On top of that, Arashiyama also happens to be a key area in the development of classical literature. As nobles and courtiers flocked to the site frequently, Arashiyama became a place that drew inspiration for poems that dabbled in seasonal changes and beautiful landscapes. From the red-orange-yellow foliage in autumn to the pink and white cherry blossoms in spring, Arashiyama became the ultimate embodiment of a perfect image written in the minds of poets whenever they wished to convey such passionate and intense emotions.
Places not to miss
Located next to the well-known temple called Tenryū-ji, Nonomiya Shrine is encircled on all sides by the lovely chikurin bamboo forest of Arashiyama. The shrine also boasts a charming halt along the Sagano walking trail that leads tourists through the lovely bamboo forest and up into the slopes of Arashiyama. Despite its almost miniature size, the temple has quite a rich and long history. It was initially built as a cleansing site for imperial princesses who were chosen to serve as priestesses for Amaterasu-Omikami, the sun goddess, at Ise Shrine in Mie Prefecture.
In fact, Nonomiya Shrine also appears in one of Japan’s most renowned 11th-century novels, The Tale of Genji. Originally set in the Heian period, the book dabbles on Hikaru Genji––an emperor’s son––and his love affairs with a multitude of noble ladies. There, Genji pays a visit to his beloved, Rokujo no Miyasudokoro, as she cares for her daughter who has been chosen to serve the all-mighty sun goddess. Nonomiya Shrine then becomes a site of the mother and daughter’s bittersweet farewell painted under the moonlight.

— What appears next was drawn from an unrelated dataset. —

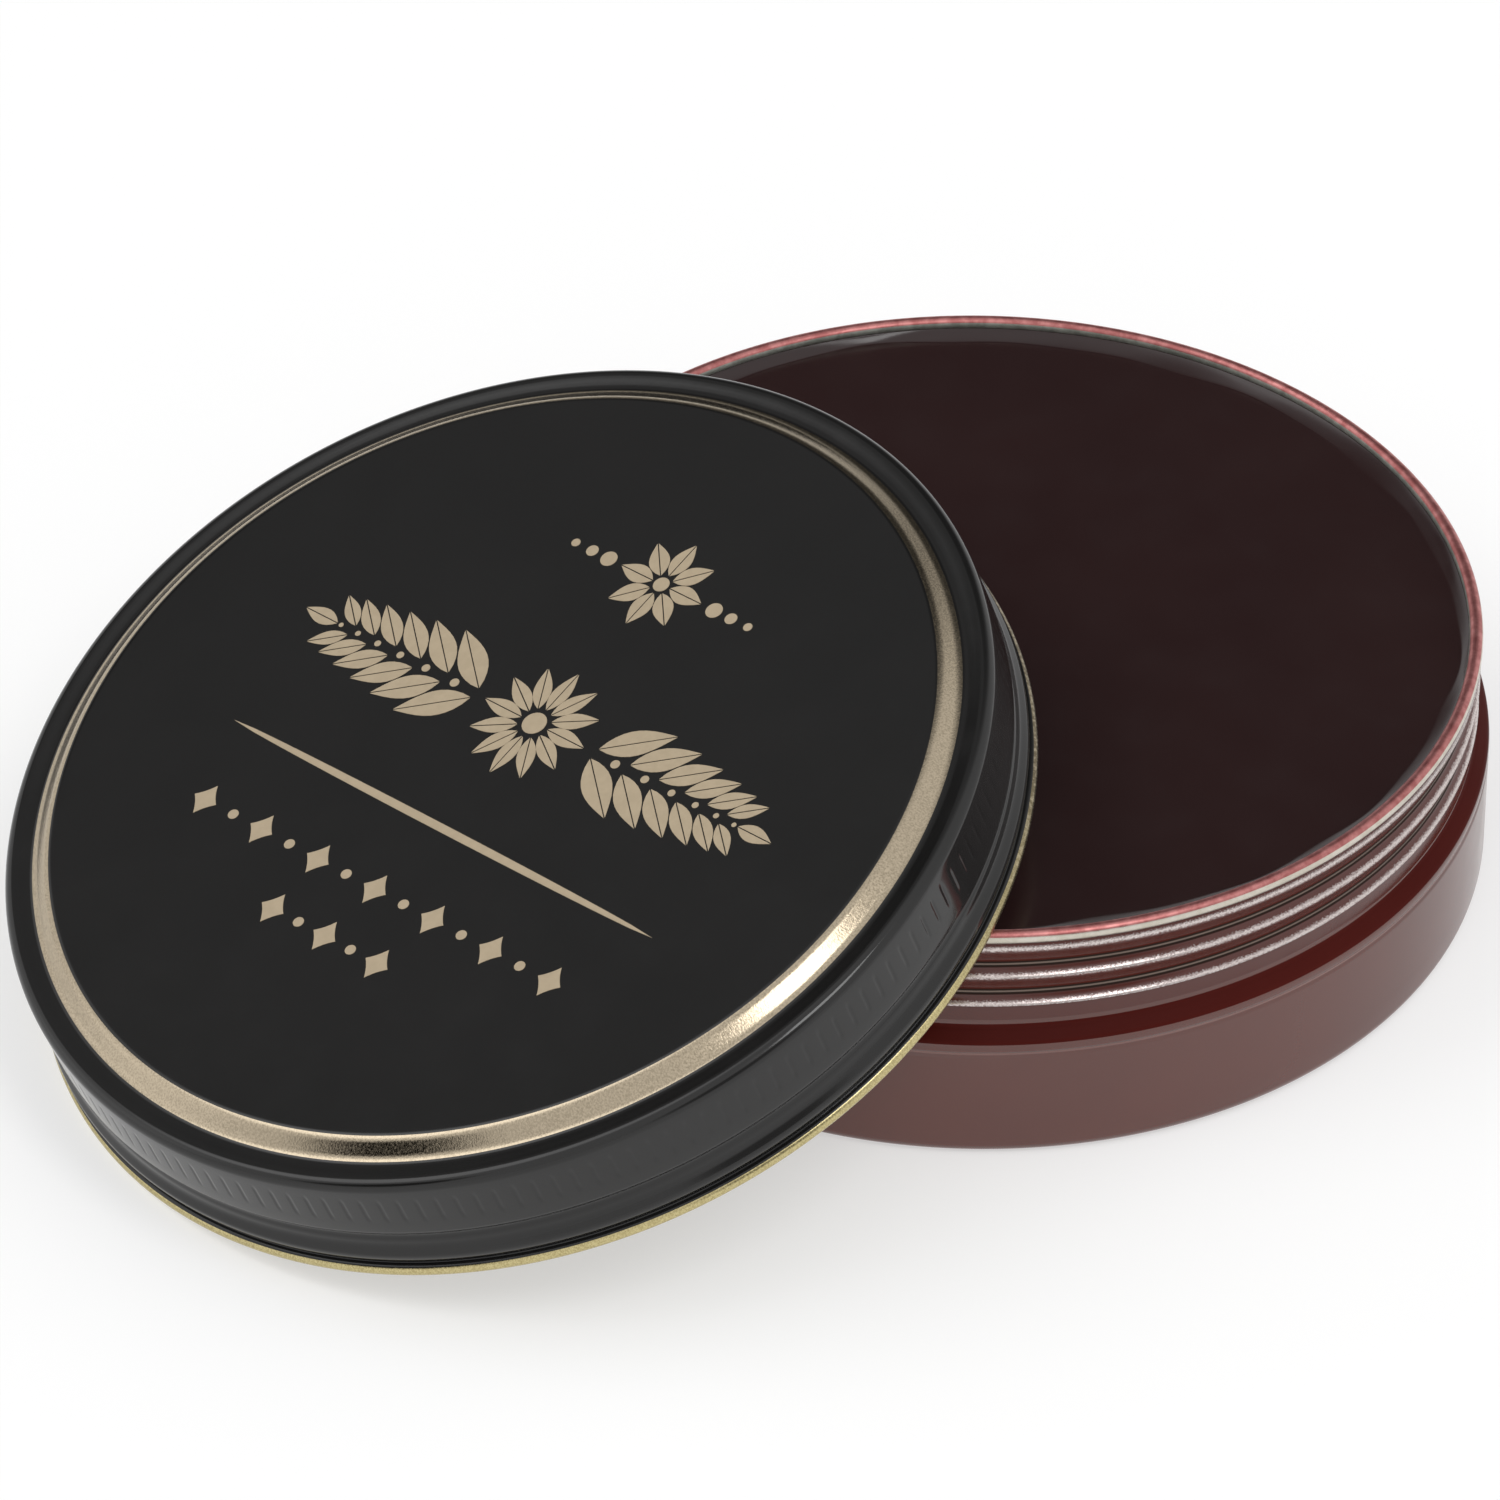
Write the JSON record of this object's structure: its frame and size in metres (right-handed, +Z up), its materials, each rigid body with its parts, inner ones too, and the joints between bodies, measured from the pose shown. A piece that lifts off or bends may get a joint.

On top of all that, Nonomiya Shrine has a somewhat uncommon black torii gate known as a kuroki torii, in contrast to most shrines which have more recognizable and lacquered vermilion torii gates. This type of gate, designed to mimic unstripped wood, is similar to the earliest Shinto torii that would have been built in the past. The brushwood fencing (koshibagaki) that lines the paths through the bamboo forest surrounds the shrine, lending it a slightly charming rustic feel.
Sagano Bamboo Forest
Growing tall on the outskirts of Kyoto, the Sagano Bamboo Forest is a serene spot that is now a maze of tourist-filled pathways. However, if you can get away from the sounds of camera shutters and bustling voices, you can hear one of Japan’s officially recognized soundscapes––the rustling, creaking, and swaying of the bamboo trees.

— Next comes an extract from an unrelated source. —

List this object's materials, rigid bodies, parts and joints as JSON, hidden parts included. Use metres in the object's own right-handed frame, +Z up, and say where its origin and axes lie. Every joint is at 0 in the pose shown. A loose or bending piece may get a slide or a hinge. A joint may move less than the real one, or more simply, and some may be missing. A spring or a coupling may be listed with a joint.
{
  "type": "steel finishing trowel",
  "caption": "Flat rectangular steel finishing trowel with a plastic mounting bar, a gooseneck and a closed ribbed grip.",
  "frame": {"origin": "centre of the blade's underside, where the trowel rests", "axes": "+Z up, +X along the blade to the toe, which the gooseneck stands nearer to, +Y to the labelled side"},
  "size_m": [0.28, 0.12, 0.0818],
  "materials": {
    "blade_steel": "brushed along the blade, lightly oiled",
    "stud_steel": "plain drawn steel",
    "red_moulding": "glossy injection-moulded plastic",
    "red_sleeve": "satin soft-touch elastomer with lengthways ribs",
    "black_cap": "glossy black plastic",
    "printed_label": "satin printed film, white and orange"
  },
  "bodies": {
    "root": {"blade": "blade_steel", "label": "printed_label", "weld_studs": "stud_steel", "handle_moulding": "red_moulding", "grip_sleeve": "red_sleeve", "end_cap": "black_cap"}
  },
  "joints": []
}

Located in the northwest of Kyoto, Japan, near Arashimaya’s Tenryū-ji Temple, Sagano Bamboo Forest has erratic weather patterns accompanied by a rather cool environment. The towering bamboo forest, which is only about 30 minutes from Kyoto’s downtown, stands in stark contrast to the city that surrounds it.
Bamboo stalks that rise dozens of feet into the sky are filled with wooden walkways to form a canopy. As the wind blows through the bamboo, the leaves that rustle, the wood that creaks, and the tree trunks that knock together all produce a tranquil, meditative sound that is almost unmatched.
One of Kyoto’s most recognizable structures, Togetsukyo (渡月橋), is a wooden bridge that stretches over the Oi River in the Arashiyama neighborhood. This iconic structure measures a grand total of 155 meters long, appearing as though the wooden path really extends to the moon.
The Japanese characters can be loosely interpreted as “bridge over the moon” or “moon crossing the bridge.” The poetic name was actually inspired by Emperor Kameyama who gave the bridge its name after observing the radiant light of the moon that was outstretched throughout the river––giving the impression that the moon itself was traversing the entire structure.
Additionally, Togetsukyo, which was first constructed over 1200 years ago, has then become an enduring symbol in poetry and ukiyo-e art. Similar to its potent influence in Japanese art and literature, its surrounding scenic views definitely do not fall short of its expectations. With trees that take on the pink colour of cherry blossoms during Spring, fiery, red maple leaves that take their turn in Fall and the peak that appears to be a scene from an ink landscape painting when covered with winter snow, Togetsukuyo Bridge is surely a place you wouldn’t want to miss.
It is believed that Matsuno’o Taisha was founded in the year 701, making it one of the oldest Shinto shrines in the region. Situated just south of the well-known Arashiyama neighborhood, Matsuno’o Taisha is one of the oldest structures still standing in the city proper that hasn’t been destroyed by downtown fires in the past.
This expansive shrine has a lot to discover, including a distinctive large torii entrance, three exquisite gardens created by Shigemori Mirei, and a sacred waterfall. Unlike most shrines, Matsuno’o Taisha has an arched outer gate with two male guardian deities. Among its treasures include three of the oldest and best-preserved solid wood carved images, presumably representing the three enshrined deities: Oo-yamagui-no-kami, Nakatsu-shima-hime-no-mikoto, and Tsukiyomi-no-mikoto.
Another unique feature of the shrine is the turtle imageries that can be found everywhere on the grounds as they are regarded as the sacred messengers of the mountain god who is revered in the main hall. The Kame no I, also known as the “Tortoise Well,” is located next to one of the gardens’ entrances. It is said that anyone who drinks water from this well will live a long and healthy life.